Brilliant! Didn’t work.
Who knows, maybe I’ll make and do a performance poem, now that I see I’m not done till I also translate the poem’s oral being, but the journal pages (here’s the one I’ve been working with tonight –
–) are wood, not plastic, have grain, can’t be remoulded into just any shape.
These thoughts come quick on the heels of an e-mail exchange with one of my most trusted readers about a draft of a bit of Overject. She expressed, not doubts, not trepidation, nor unease – astonishment, that’s the word, a mix of consternation and amazement – about the journal pages, of which the above’s one of three. And they were the three I was most concerned of, not for the personal exposure, surprisingly that don’t fret me much, but for the aesthetic risks they run, which are grave: banality, triteness.
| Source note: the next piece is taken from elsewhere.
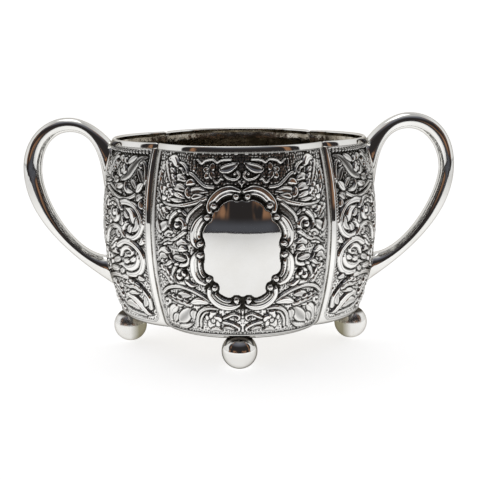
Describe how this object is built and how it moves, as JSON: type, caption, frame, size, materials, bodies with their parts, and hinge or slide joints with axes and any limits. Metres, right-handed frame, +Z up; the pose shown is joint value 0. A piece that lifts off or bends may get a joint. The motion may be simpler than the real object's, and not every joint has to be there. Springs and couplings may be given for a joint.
{
  "type": "sugar bowl",
  "caption": "Open lobed silver sugar bowl with chased scroll and flower panels, loop handles and ball feet.",
  "frame": {"origin": "centre of the footprint, on the table under the ball feet", "axes": "+X through the right handle, +Y to the back lobe, +Z up"},
  "size_m": [0.1578, 0.1018, 0.084],
  "materials": {
    "chased_silver": "chased relief, oxidised in the recesses",
    "polished_silver": "polished",
    "plain_silver": "polished, lightly worn"
  },
  "bodies": {
    "root": {"panel_front": "chased_silver", "panel_right": "chased_silver", "panel_back": "chased_silver", "panel_left": "chased_silver", "rim_wire_front": "polished_silver", "rim_wire_right": "polished_silver", "rim_wire_back": "polished_silver", "rim_wire_left": "polished_silver", "base_plate": "plain_silver", "handle_left": "polished_silver", "handle_right": "polished_silver", "foot_front": "polished_silver", "foot_right": "polished_silver", "foot_back": "polished_silver", "foot_left": "polished_silver"}
  },
  "joints": []
}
So, the other play I’ve tried out this evening, is to rock** or wave the sheet up and down as the scanner scans. A translation of orality, I suppose, in that it makes visual the scop‘s or the slam poet’s speeds and slows. Sort of, sort of.
And I think, we’ll see, that’s how it’ll look in the book.
The Martians are writing us.
Not to us – us.
* Why not? I think we’re back at “total translation = translate the translator.” The text is made of layers, some of them finished, some of them inchoate. The translator is made of layers, some of them public, some of them inchoate.
** How is rock the verb for the gentlest most restful action imaginable, the noun for the oldest hardest substance known to us? (I’m setting the music aside for the mo.)